Viegas – O Brasil não tem nenhuma intenção de participar na luta, nem tem o desejo de adotar uma postura militarista. Naturalmente o Brasil está atento ao que ocorre nas suas fronteiras. É uma região onde há instabilidades políticas e terei empenho pessoal no aumento de nossa presença lá.

Estado – Em caso de antecipação das eleições, de um governo amigo o Brasil poderá passar a ter um governo hostil na Venezuela, por causa do envio do carregamento de gasolina, que foi muito mal recebido pela oposição. O sr. assume com um quadro muito mais crítico na região?

Viegas – Naturalmente há um arco de instabilidade na região. E nós teremos que lidar com isso. É tradição da política externa brasileira não tomar partido nas questões internas de outros países. E é evidente que socorrer um país amigo num momento de necessidade não configura interferência nos seus assuntos internos.

Estado – Esse arco de instabilidade se amplia também com a situação do Iraque e da Coréia do Norte. O sr. vai herdar crises simultâneas…

Viegas – Mas nesses casos o envolvimento do Ministério da Defesa é muito menor. Ninguém espera que o Brasil venha a ter qualquer atuação militar nesses cenários.

Estado – O Brasil involuiu na produção de equipamentos militares, deixando de ser exportador. Só a Avibrás sobreviveu. Seria um bom momento, até em razão de todos esses conflitos, de voltar a ganhar dinheiro com armamento?

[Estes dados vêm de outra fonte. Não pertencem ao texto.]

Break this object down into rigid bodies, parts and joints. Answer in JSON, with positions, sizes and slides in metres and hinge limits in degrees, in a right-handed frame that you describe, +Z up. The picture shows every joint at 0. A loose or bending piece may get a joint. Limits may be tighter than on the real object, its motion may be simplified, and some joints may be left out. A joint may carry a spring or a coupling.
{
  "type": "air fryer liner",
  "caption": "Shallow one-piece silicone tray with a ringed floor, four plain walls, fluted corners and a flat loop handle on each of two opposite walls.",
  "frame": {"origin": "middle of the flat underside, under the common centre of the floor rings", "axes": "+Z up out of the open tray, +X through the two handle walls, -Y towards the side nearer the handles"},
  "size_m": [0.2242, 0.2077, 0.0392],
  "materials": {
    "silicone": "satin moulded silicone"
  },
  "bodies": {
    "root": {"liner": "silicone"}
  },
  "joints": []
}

Viegas – Esse é um tema interessante. O mundo mudou muito. Quando nós desenvolvemos nossa indústria bélica, tínhamos uma economia fechada e uma forte interferência do Estado, que foi quem desenvolveu essas empresas. Hoje, a economia está globalizada e o envolvimento do Estado é bem menor. Mas não há dúvida de que existe um espaço para empresas brasileiras atuarem neste campo. Essa é uma das áreas que pretendo explorar. Devemos fazer um levantamento das oportunidades de negócios e promover convênios com a iniciativa privada, investindo na capacitação tecnológica, para voltar a produzir e exportar armas.

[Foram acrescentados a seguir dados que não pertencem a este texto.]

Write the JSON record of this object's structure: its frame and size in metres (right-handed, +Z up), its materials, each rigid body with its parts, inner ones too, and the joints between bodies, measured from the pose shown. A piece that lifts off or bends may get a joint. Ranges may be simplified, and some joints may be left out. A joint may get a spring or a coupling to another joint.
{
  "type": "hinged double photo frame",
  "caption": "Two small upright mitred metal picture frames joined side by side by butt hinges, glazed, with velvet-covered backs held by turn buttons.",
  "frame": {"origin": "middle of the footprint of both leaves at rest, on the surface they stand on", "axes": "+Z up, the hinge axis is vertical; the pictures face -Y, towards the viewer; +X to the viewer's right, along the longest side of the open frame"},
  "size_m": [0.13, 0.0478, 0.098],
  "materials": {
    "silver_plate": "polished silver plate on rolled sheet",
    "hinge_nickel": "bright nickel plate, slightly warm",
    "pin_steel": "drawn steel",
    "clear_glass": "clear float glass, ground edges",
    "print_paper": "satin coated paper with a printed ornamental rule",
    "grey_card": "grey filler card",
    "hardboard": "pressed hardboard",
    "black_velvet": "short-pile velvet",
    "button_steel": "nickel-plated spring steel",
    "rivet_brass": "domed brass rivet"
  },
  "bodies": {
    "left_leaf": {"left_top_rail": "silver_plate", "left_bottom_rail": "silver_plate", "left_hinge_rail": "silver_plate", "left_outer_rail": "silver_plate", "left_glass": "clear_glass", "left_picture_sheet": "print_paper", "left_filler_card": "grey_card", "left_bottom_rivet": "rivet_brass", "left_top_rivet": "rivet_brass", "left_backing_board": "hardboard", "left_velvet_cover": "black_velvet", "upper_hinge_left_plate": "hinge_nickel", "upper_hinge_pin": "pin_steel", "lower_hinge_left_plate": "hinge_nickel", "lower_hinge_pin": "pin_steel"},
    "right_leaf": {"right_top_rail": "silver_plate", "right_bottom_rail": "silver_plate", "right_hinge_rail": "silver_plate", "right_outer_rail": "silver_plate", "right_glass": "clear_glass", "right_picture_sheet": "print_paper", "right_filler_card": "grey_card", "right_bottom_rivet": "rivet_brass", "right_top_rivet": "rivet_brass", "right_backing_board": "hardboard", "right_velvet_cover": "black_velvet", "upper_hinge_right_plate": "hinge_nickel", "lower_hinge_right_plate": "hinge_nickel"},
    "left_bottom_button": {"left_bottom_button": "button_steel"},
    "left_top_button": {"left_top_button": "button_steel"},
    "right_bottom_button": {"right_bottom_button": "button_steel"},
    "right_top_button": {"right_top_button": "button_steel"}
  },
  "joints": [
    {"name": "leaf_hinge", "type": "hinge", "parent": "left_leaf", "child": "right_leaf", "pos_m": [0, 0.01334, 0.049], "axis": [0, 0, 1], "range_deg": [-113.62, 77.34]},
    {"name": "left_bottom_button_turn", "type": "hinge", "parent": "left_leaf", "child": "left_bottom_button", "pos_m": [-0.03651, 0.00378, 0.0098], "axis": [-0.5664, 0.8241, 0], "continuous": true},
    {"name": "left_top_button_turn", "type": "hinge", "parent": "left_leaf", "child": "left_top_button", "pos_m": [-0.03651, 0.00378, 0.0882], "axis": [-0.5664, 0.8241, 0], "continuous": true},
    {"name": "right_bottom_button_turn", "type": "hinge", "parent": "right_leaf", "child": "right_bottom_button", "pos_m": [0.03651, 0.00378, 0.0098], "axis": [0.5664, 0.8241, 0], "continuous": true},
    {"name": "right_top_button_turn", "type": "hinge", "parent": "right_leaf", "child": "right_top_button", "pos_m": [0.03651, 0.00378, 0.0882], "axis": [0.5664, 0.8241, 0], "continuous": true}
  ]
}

Estado – Segundo Clausevitz, a guerra é a continuação da política por outros meios. Como o sr. se sente saindo do campo da política e indo para o da guerra, e como o sr. está sendo recebido pelos militares?

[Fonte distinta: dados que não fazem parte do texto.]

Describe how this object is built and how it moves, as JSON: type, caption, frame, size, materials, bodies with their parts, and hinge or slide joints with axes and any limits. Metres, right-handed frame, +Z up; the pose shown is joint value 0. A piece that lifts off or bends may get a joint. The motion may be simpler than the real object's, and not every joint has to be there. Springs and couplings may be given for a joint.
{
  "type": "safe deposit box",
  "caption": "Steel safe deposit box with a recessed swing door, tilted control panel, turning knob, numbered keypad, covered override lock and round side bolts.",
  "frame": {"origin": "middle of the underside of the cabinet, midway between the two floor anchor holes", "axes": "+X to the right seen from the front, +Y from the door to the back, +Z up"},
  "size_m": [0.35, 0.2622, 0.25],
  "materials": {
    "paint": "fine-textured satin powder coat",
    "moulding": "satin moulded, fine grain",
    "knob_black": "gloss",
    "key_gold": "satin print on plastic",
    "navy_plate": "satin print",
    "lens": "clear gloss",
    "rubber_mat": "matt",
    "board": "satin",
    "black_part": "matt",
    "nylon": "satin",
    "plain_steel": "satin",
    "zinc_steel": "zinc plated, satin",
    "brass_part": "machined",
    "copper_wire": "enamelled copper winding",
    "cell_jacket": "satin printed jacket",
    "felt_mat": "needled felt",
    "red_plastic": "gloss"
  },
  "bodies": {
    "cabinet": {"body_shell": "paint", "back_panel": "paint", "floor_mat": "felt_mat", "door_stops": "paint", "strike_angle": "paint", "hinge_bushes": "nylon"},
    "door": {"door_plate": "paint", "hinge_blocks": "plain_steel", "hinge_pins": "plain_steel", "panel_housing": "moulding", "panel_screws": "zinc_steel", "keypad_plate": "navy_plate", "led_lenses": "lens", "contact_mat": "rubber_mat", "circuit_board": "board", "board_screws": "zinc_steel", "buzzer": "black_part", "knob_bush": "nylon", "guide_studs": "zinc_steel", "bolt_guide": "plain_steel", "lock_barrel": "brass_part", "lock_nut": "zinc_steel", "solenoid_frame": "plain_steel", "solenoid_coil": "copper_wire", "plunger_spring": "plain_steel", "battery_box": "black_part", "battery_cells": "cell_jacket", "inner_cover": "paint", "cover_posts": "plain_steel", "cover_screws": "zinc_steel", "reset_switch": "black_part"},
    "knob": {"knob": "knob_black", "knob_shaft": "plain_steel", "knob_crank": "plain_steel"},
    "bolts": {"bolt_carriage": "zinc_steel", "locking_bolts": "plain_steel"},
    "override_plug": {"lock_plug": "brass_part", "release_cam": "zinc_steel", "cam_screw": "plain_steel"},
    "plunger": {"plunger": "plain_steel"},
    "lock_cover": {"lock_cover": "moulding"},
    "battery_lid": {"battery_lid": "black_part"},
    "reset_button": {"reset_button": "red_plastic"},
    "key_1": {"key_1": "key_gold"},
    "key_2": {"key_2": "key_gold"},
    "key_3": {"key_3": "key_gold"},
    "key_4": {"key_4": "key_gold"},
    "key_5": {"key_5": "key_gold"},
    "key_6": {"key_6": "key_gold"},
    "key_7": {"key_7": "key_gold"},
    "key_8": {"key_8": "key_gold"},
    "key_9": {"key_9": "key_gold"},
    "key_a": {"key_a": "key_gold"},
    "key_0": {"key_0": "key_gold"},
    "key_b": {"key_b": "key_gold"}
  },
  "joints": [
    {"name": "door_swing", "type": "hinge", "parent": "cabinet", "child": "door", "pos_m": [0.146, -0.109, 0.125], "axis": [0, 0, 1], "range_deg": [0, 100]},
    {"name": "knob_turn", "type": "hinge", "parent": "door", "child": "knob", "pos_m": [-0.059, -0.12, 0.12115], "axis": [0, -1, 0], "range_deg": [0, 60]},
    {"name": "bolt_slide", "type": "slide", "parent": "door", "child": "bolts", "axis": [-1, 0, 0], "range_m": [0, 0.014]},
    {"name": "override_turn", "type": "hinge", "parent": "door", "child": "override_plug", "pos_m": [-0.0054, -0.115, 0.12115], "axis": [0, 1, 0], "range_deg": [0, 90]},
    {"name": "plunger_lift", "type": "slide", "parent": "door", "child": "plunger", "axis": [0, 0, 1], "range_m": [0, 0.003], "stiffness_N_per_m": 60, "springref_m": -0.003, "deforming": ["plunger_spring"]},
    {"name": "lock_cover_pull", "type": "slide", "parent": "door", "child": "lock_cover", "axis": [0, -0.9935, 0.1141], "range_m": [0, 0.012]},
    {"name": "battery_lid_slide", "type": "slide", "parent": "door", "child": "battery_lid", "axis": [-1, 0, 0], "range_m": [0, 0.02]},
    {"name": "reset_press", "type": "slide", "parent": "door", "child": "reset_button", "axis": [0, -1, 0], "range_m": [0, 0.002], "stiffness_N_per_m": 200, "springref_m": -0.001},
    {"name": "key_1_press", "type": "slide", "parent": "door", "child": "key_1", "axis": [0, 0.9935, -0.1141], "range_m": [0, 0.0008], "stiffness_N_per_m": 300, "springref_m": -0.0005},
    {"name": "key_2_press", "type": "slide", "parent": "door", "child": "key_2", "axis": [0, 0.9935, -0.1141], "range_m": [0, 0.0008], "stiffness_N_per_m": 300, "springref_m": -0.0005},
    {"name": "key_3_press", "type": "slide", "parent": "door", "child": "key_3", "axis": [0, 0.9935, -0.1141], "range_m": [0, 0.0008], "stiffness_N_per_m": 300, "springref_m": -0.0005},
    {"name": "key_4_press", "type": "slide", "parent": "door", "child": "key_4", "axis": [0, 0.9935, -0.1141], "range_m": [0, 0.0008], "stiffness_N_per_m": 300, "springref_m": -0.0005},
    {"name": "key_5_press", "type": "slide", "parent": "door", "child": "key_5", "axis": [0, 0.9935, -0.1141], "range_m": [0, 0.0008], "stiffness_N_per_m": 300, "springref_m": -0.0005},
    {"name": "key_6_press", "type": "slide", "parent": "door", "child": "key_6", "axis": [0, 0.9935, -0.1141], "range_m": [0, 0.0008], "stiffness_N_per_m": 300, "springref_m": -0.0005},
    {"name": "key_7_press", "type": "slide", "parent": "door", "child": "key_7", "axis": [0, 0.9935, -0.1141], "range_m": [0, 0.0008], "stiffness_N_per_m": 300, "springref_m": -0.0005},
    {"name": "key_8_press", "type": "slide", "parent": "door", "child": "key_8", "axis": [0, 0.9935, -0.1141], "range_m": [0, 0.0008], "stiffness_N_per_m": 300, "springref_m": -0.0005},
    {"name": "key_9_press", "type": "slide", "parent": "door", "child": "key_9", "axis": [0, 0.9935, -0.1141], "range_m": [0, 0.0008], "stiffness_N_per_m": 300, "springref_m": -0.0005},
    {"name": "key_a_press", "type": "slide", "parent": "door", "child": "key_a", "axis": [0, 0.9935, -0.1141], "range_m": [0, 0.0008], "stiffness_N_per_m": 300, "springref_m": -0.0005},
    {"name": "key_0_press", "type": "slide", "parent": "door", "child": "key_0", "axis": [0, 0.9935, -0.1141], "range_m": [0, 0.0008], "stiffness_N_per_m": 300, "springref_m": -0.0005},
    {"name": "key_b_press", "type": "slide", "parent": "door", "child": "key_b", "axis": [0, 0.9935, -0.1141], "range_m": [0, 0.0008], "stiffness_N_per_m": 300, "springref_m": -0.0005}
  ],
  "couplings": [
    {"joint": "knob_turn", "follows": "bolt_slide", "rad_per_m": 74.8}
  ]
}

Viegas – Muito bem recebido. Tenho uma relação de trabalho com os militares há 12 anos, desde quando era chefe da Subsecretaria Geral de Planejamento Político do Itamaraty. Na época, meu correlato no Exército era o general Gleuber Vieira (que acaba de deixar o comando do Exército). Nós discutíamos questões relativas ao planejamento estratégico do País. Depois disso, eu negociei pelo Brasil três tratados ligados à área da defesa e do desarmamento: a renegociação do Tratado de Tlatelolco, que proscreve as armas nucleares na América Latina (1992-93); a Convenção sobre Armas Excessivamente Destrutivas e a Convenção de Proscrição das Minas Antipessoas. Aliás, graças às gestões feitas pela nossa diplomacia, a América do Sul é a única região do mundo em que todos os países que a integram aderiram à Convenção e aboliram em conjunto essas armas particularmente nocivas.